Ordre est donné de brûler la flottille. On ne conservera que douze petits navires qu’on traînera sur des chariots, pour servir au besoin d’équipage de pont. Onze cents bateaux sont d’un seul coup livrés aux flammes, et l’armée se met en marche. Où va-t-elle ? Elle va où la conduit un transfuge, où on lui promet de la mettre en face de Sapor. C’est le pays, maintenant, qui se défend par lui-même : les digues ont été rompues, les moissons incendiées. Si l’on traverse un village, le village est désert. Le vide s’est fait partout. Seuls quelques escadrons ennemis se montrent au loin. On les distingue à l’éclat de leurs armures. Ils observent l’armée romaine et ne se laissent pas approcher. La poursuite serait vaine ; les souffrances, dans ces plaines embrasées, deviennent intolérables. Les légions murmurent. Julien se décide à incliner sa route vers le nord. Dès que le mouvement de retraite est franchement prononcé, les Perses cessent de se tenir à l’écart.
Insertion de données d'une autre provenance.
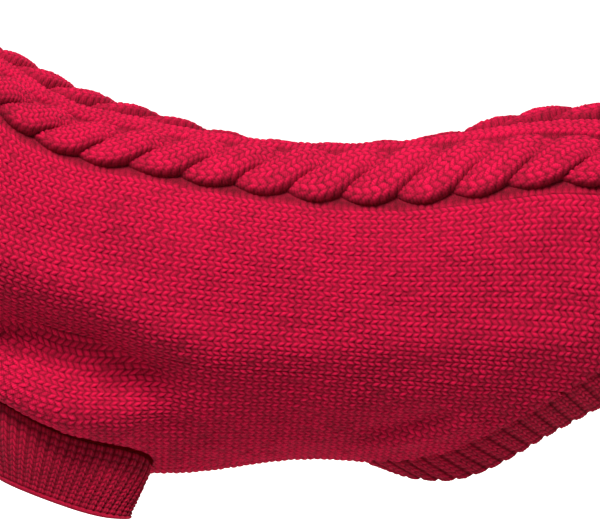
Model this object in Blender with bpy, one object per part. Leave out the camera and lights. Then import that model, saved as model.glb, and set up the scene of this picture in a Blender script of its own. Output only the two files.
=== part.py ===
"""Cable-knit dog sweater, filled out with no wearer.

Metres, +Z up, neck towards -X, tail towards +X, even about the plane Y = 0. The origin is on the
inner face of the back, on its centre line at the low point of the back.
"""

import math

import bmesh
import bpy
import numpy as np
from mathutils import Vector
from mathutils.bvhtree import BVHTree

for old in list(bpy.data.objects):
    bpy.data.objects.remove(old, do_unlink=True)

MM = 0.001

# Cloth walls and gaps.
PANEL_WALL = 2.4 * MM
RIB_WALL = 3.0 * MM
SEAM_GAP = 0.3 * MM

# Raised bands of the back, counted in stitches from the centre line.
RIB_RISE = 1.6 * MM
CABLE_RISE = 3.5 * MM
RISE_FADE = 14 * MM

# Ribbed bands.
COLLAR_HEIGHT = 45 * MM
COLLAR_WAIST = 0.955
HEM_WIDTH = 22 * MM
HEM_FLARE = 0.85
HEM_CORNER_X = 44 * MM
HEM_CORNER_SPREAD = 27 * MM
HEM_CURL = 0.10
CUFF_RIM_LONG = 35 * MM
CUFF_RIM_WIDE = 16.5 * MM

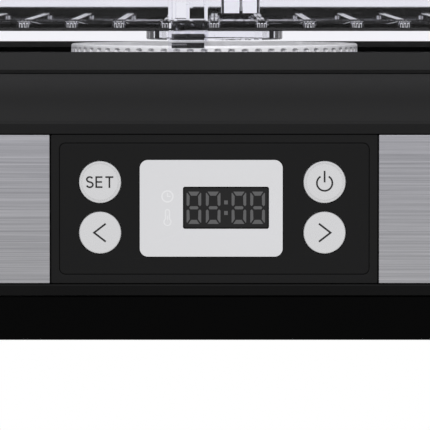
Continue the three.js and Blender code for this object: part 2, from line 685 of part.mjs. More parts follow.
function mainsInlet() {
  const { x, z, halfX, halfZ, radius } = INLET;
  const back = BASE_HALF_Y - 0.2;
  const seat = BASE_HALF_Y - WALL - GAP;
  const socketFloor = 112;
  const body = frontPlate(x, z, halfX, halfZ, radius, socketFloor - 6, back);
  const flange = box(x - halfX - 3, x + halfX + 3, seat - 2, seat, z - halfZ - 3, z + halfZ + 3);
  const cavity = frontPlate(x, z, halfX - 2.8, halfZ - 2.6, 2.4, socketFloor, back + 1);
  const pins = [-5, 5].map((offset) => pin(1.2, x + offset, z - 3, socketFloor - 1, 125, 12));
  return joined([body.add(flange).subtract(cavity), ...pins]);
}

add("power_board", powerBoard(), BOARD_GREEN);
add("mains_inlet", mainsInlet(), BLACK_PLASTIC);
add("mains_lead", wire([
  [98, 105.5, 40], [98, 98, 39], [99, 86, 30], [100, 74, 22],
  [101, 64, 18.4], [102, 56, 18], [103, 50, 18],
], 2), WIRE_BLACK);
add("ribbon_cable", wire([
  [38, -110.5, 33], [38, -104, 33], [46, -90, 28], [66, -60, 22],
  [92, -30, 20], [98, -16, 17.6], [98, -8, 17.6],
], 1.5), WIRE_BLACK);
add("motor_leads", wire([
  [26.8, 0, 36], [32, 0, 36], [48, 0, 30], [66, 4, 24], [78, 8, 19], [83, 9, 17.8],
], 1.5), WIRE_BLACK);

// ---------------------------------------------------------------- trays

const LEG_WIDTH = 14.1;
const LEG_DEPTH = 4;
const TAB_DEPTH = 6.5; // a tab behind each leg drops inside the rim, or inside the tray below
const TAB_DROP = 1.6;
const LEG_X = -9.4; // front and rear legs stand left of the middle, sockets right of it
const SIDE_LEG_Y = 40; // side legs stand behind the middle, sockets in front of it
const RIB = 1.6;
const SOCKET_LIFT = 6.2; // the sockets stop this far above the tray floor
const RING_OUTSIDE = 26;
const RING_INSIDE = 22;
const RING_DROP = 4.8;

// Two ribs that guide a leg, on the front wall; turned and moved for the other walls.
function socketRibs(z0) {
  const half = LEG_WIDTH / 2;
  return [-1, 1].map((side) => {
    const x0 = side > 0 ? half - RIB : -half;
    return box(x0, x0 + RIB, 0, TAB_DEPTH, z0 + SOCKET_LIFT, z0 + TRAY_WALL_HEIGHT - 0.5);
  });
}

function leg(z0) {
  const half = LEG_WIDTH / 2;
  const foot = z0 - LEG_DROP;
  const head = z0 + TRAY_WALL_HEIGHT;
  const column = box(-half, half, 0, LEG_DEPTH, foot, head);
  const web = box(-half, half, 1, LEG_DEPTH + 1, foot + 1, head - TAB_DROP - 2 * GAP);
  const tab = box(-half, half, LEG_DEPTH + GAP, TAB_DEPTH, foot - TAB_DROP, head - TAB_DROP - 2 * GAP);
  return joined([column, web, tab]);
}

// Places a piece made against the front wall on the front, right, rear or left wall.
function onWalls(piece, frontX, sideY) {
  const inY = TRAY_HALF_Y - 0.6;
  const inX = TRAY_HALF_X - 0.6;
  return [
    piece.translate([frontX, -inY, 0]),
    piece.rotate([0, 0, 180]).translate([frontX, inY, 0]),
    piece.rotate([0, 0, 90]).translate([inX, sideY, 0]),
    piece.rotate([0, 0, -90]).translate([-inX, sideY, 0]),
  ];
}

function tray(z0) {
  const top = z0 + TRAY_WALL_HEIGHT;
  const outer = stacked([
    [z0, TRAY_HALF_X, TRAY_HALF_Y, TRAY_CORNER],
    [top, TRAY_HALF_X + 1, TRAY_HALF_Y + 1, TRAY_CORNER + 1],
  ]);
  const inner = stacked([
    [z0 + TRAY_FLOOR, TRAY_HALF_X - TRAY_SKIN, TRAY_HALF_Y - TRAY_SKIN, TRAY_CORNER - TRAY_SKIN],
    [top + 1, TRAY_HALF_X + 1 - TRAY_SKIN, TRAY_HALF_Y + 1 - TRAY_SKIN, TRAY_CORNER + 1 - TRAY_SKIN],
  ]);
  const openFloor = stacked([z0 - 1, z0 + TRAY_FLOOR + 1].map((height) => [
    height, TRAY_HALF_X - TRAY_FRAME, TRAY_HALF_Y - TRAY_FRAME, TRAY_CORNER - TRAY_FRAME,
  ]));
  const bars = [];
  for (let i = -8; i <= 8; i += 1) {
    const x0 = i * BAR_PITCH - BAR_WIDTH / 2;
    bars.push(box(x0, x0 + BAR_WIDTH, -TRAY_HALF_Y + 5, TRAY_HALF_Y - 5, z0, z0 + TRAY_FLOOR));
  }
  const ring = turned([
    [RING_INSIDE, z0 - RING_DROP], [RING_OUTSIDE, z0 - RING_DROP], [RING_OUTSIDE, z0 + TRAY_FLOOR],
    [RING_INSIDE, z0 + TRAY_FLOOR], [RING_INSIDE, z0 - RING_DROP],
  ], 20);
  const core = post((RING_INSIDE + RING_OUTSIDE) / 2, 0, 0, z0 - 1, z0 + TRAY_FLOOR + 1, 20);
  const grid = joined(bars).subtract(core);
  const legs = onWalls(leg(z0), LEG_X, SIDE_LEG_Y);
  const sockets = socketRibs(z0).flatMap((rib) => onWalls(rib, -LEG_X, -SIDE_LEG_Y));
  const shell = cutBy(outer, [inner, openFloor]);
  return joined([shell, grid, ring, ...legs, ...sockets]);
}

const FIRST_TRAY_Z = RIM_TOP + GAP + LEG_DROP;
for (let i = 0; i < TRAY_COUNT; i += 1) {
  add(`tray_${i + 1}`, tray(FIRST_TRAY_Z + i * TRAY_PITCH), CLEAR_PLASTIC);
}

// ---------------------------------------------------------------- lid

const LID_REST = FIRST_TRAY_Z + (TRAY_COUNT - 1) * TRAY_PITCH + TRAY_WALL_HEIGHT + GAP;
const LID_SKIRT = 4.2; // the skirt hangs this far outside the top tray's wall
const LID_SHEET = 2.4;
const LID_BORDER = 7; // the lid's edge is solid this far in
const LID_GROWTH = 3.7; // the lid is this much larger all round than a tray's floor
const VENT_X = 100;
const VENT_PITCH = 11;
const HANDLE_GAP = 37; // half the length of the finger gap

// A lid section at a height, drawn in by an inset.
function lidSection(height, inset) {
  const growth = LID_GROWTH - inset;
  return [height, TRAY_HALF_X + growth, TRAY_HALF_Y + growth, TRAY_CORNER + growth];
}

// A bridge handle across the middle of the lid, with a gap for the fingers under it.
function lidHandle(crown) {
  const top = crown + HANDLE_RISE;
  const block = stacked([[crown - 1, 50, 10, 6], [top - 2, 46, 9, 6], [top, 44, 7, 5]]);
  return block.subtract(box(-HANDLE_GAP, HANDLE_GAP, -20, 20, crown, top - 5));
}

function lid() {
  const bottom = LID_REST - LID_SKIRT;
  const crown = bottom + LID_HEIGHT;
  const shell = stacked([
    lidSection(bottom, 0), lidSection(crown - 3, 0), lidSection(crown - 0.9, 0.9), lidSection(crown, 3),
  ]);
  const skirtInside = stacked([lidSection(bottom - 1, 2), lidSection(LID_REST, 2)]);
  const hollow = stacked([
    lidSection(LID_REST - 1, LID_BORDER), lidSection(crown - LID_SHEET, LID_BORDER),
  ]);
  const vents = [];
  for (let i = -3; i <= 3; i += 1) {
    [-1, 1].forEach((side) => {
      const x = side * VENT_X + i * VENT_PITCH;
      vents.push(box(x - 2, x + 2, -42, 42, crown - 6, crown + 1));
    });
  }
  return cutBy(shell, [skirtInside, hollow, ...vents]).add(lidHandle(crown));
}

add("lid", lid(), CLEAR_PLASTIC);

export default dehydrator;
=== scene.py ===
import json
import math

import bmesh
import bpy
from mathutils import Matrix, Vector

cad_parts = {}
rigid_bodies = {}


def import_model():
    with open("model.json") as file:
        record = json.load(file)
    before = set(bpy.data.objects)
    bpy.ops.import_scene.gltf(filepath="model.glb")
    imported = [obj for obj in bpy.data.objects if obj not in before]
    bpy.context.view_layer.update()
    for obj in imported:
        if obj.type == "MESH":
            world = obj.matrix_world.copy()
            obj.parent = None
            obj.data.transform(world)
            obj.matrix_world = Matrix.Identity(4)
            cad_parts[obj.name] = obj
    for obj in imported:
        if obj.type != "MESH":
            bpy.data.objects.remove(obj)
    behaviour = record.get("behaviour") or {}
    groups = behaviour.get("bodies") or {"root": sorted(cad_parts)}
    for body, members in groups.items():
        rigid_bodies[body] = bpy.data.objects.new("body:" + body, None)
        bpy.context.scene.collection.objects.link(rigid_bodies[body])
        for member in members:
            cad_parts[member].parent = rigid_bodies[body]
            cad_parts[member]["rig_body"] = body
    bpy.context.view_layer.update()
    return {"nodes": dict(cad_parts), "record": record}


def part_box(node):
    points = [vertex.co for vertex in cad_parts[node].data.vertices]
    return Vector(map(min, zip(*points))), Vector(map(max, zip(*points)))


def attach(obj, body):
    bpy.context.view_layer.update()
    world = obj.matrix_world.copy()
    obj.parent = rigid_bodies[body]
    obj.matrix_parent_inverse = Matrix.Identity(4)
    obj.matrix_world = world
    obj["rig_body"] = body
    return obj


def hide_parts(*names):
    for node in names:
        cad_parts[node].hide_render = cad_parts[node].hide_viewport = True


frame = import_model()

# Lengths are in millimetres. made() turns a finished mesh into metres.
MM = 0.001
NODES = frame["nodes"]
SLOT_OF = {part["node"]: part["material_slot"] for part in frame["record"]["subparts"]}


def corners(node):
    """The lowest and highest corners of a CAD node, in millimetres."""
    low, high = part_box(node)
    return low / MM, high / MM


# ---------------------------------------------------------------- sizes

HOUSING_HIGH = corners("housing")[1]
BASE_HALF_X, BASE_HALF_Y, HOUSING_TOP = HOUSING_HIGH
BASE_CORNER = 30
WALL = 2.6
GAP = 0.3
FOOT_TOP = corners("bottom_cover")[0].z
SKIRT_TOP = 19
BAND_BOTTOM = corners("steel_band_left")[0].z
BAND_TOP = corners("steel_band_left")[1].z
BAND_END = corners("steel_band_left")[1].y
SHOULDER_BOTTOM = 80.8
SHOULDER_TURN = math.radians(55)
SHOULDER_RADIUS = (HOUSING_TOP - SHOULDER_BOTTOM) / math.sin(SHOULDER_TURN)
RIM_TOP = corners("deck")[1].z
RIM_INSET = BASE_HALF_X - corners("deck")[1].x
RIM_WIDTH = 3.5
CORNER_STEPS = 14


# ---------------------------------------------------------------- shader sums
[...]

Chaque nuit est marquée par quelque alerte. Des traînards sont enlevés ; l’arrière-garde se voit obligée de prendre à tout instant les armes. Cinq jours s’écoulent ainsi. L’armée, cependant, gagne du terrain et l’ennemi est toujours tenu en respect. On s’est rapproché sensiblement du Tigre. L’infanterie légère, dans ces circonstances critiques, fait merveille. Ce n’est plus avec des escadrons volans que les Perses osent dès ce moment inquiéter la retraite. Ils mettent en ligne leur grosse cavalerie cuirassée, leurs éléphans, dont l’odeur affole les chevaux des Romains. Ils se portent en masse de la tête à la queue de l’armée, qui se serre pour leur opposer une résistance plus compacte. Julien est partout, tantôt à l’avant-garde, tantôt au centre, tantôt à l’arrière-garde. Idole du soldat, il lui donne l’exemple et veut partager ses privations. Les vivres commencent à devenir rares. Qu’on distribue les provisions des officiers ! L’empereur, le premier, se contentera d’une écuelle de bouillie. Ce qu’il y a de plus pénible, par ces chaleurs affreuses, c’est de supporter le poids de la cuirasse. Et pourtant la grêle de traits que font pleuvoir les Perses rendrait cette précaution bien utile ! Au premier moment de relâche, chacun s’empresse de se défaire de la lourde armure. Les Perses ont été rejetés au loin. L’armée se promet un peu de repos.